Careless. Joe Biden ran his campaign from his basement, with the blessing of his campaign strategists, assuming and believing most Americans are like them, and would accordingly vote for him. Hillary Clinton made the same mistake in 2016. Turns out 73 million+ Americans voted Trump and sent a very clear message to the left — don’t go there — yet Democratic leadership and leftists dismiss these people as hopeless deplorables rather than trying to muster even a small amount of emotional intelligence and seek to understand what other people are thinking and why. Biden almost (may have) lost the election due to his careless lackluster campaign.

Offline. Today, sadly, there is no such thing as “offline”. Certainly not if you a) make your living in the 24 hour news cycle, ginning up one lame story / crisis / outrage after another, facts be damned, or b) are a Tech Oligarch or addicted Tech Consumer living in your own bubble, gladly filtering / cancelling / or otherwise ignoring the views and positions of those who don’t think like you do. Oddly, these people are constantly online but see nothing.

Inattentive. Can you say “pollster” or “pundit”? You would think in today’s age of AI, algorithms, and big data we could do better at predicting things. And we can. But the geniuses making the calls still either haven’t figured out how to eliminate their own implicit biases or, more likely, are too beholden to the consumers of their misinformation (giving them what they want to hear or supporting malevolent intent to reduce opposition voter turnout) to care if they actually get it right. Sometimes you need to validate data and conclusions against what you can see, hear, and touch — because it’s right there for everyone to see.

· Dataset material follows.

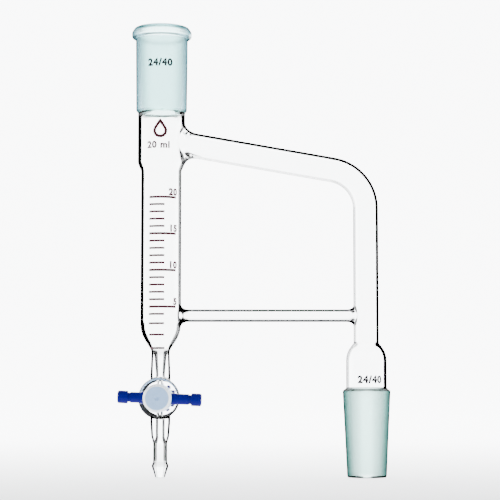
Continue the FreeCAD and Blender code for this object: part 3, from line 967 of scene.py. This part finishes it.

Weak. Rahm Emmanuel famously quoted Winston Churchill when he said, “never let a good crisis go to waste”. But that is exactly what the Obama administration did. They had the White House, both branches of Congress, and a strong mandate from American voters to deliver on their promise of “Hope and Change”. What did they deliver? An ill-conceived health care reform package. Eight years of growing racial strife and division. A weak over-regulated post meltdown economy. Lame foreign policy. The Obama administration gave in to the temptation to try something they weren’t elected to do.

Today’s Democrat leaders at the Federal, State, and Local level are weak — they tell us to shelter in place with a mask while they flaunt their own rules. They tell us we must defund the police and reach out to their neighboring cities and counties for protection or wonder why no one shows up when they call 911.

BLM pushes a thinly veiled socialist agenda cloaked in a “social justice” cause and a noble slogan while they remain sickeningly silent on the increasing crime rates in neighborhoods many of their followers and Antifa have ravaged and burned. They mock and denigrate any Black American who dares not to embrace their radical ideas, who strives for a stable family life and good education and opportunity for their children without kowtowing to their divisive rhetoric and self-serving agenda. Weak.

So there you have it. As Jeffery Toobin might put it, the Left needs to get a grip.